### What the task requires
Produce an exact copy of all the records.

____________________

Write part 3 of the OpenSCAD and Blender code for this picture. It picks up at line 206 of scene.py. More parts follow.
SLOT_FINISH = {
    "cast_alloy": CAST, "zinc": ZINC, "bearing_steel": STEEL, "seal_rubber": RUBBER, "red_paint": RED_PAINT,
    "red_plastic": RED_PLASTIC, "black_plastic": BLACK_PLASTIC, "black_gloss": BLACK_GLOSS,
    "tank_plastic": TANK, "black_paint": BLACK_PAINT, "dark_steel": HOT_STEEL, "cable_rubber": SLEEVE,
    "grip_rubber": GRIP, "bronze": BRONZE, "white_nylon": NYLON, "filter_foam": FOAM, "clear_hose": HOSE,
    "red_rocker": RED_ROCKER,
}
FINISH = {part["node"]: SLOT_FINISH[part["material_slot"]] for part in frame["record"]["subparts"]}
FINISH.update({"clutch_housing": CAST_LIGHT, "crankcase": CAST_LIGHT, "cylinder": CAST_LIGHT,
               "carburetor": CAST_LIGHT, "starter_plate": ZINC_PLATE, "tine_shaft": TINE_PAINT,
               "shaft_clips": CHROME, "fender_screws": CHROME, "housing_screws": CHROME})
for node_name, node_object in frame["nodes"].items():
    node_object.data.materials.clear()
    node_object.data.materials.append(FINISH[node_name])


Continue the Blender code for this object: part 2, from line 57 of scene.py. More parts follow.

____________________

### Result of this task
Write part 3 of the OpenSCAD and Blender code for this picture. It picks up at line 206 of scene.py. More parts follow.
SLOT_FINISH = {
    "cast_alloy": CAST, "zinc": ZINC, "bearing_steel": STEEL, "seal_rubber": RUBBER, "red_paint": RED_PAINT,
    "red_plastic": RED_PLASTIC, "black_plastic": BLACK_PLASTIC, "black_gloss": BLACK_GLOSS,
    "tank_plastic": TANK, "black_paint": BLACK_PAINT, "dark_steel": HOT_STEEL, "cable_rubber": SLEEVE,
    "grip_rubber": GRIP, "bronze": BRONZE, "white_nylon": NYLON, "filter_foam": FOAM, "clear_hose": HOSE,
    "red_rocker": RED_ROCKER,
}
FINISH = {part["node"]: SLOT_FINISH[part["material_slot"]] for part in frame["record"]["subparts"]}
FINISH.update({"clutch_housing": CAST_LIGHT, "crankcase": CAST_LIGHT, "cylinder": CAST_LIGHT,
               "carburetor": CAST_LIGHT, "starter_plate": ZINC_PLATE, "tine_shaft": TINE_PAINT,
               "shaft_clips": CHROME, "fender_screws": CHROME, "housing_screws": CHROME})
for node_name, node_object in frame["nodes"].items():
    node_object.data.materials.clear()
    node_object.data.materials.append(FINISH[node_name])


Continue the Blender code for this object: part 2, from line 57 of scene.py. More parts follow.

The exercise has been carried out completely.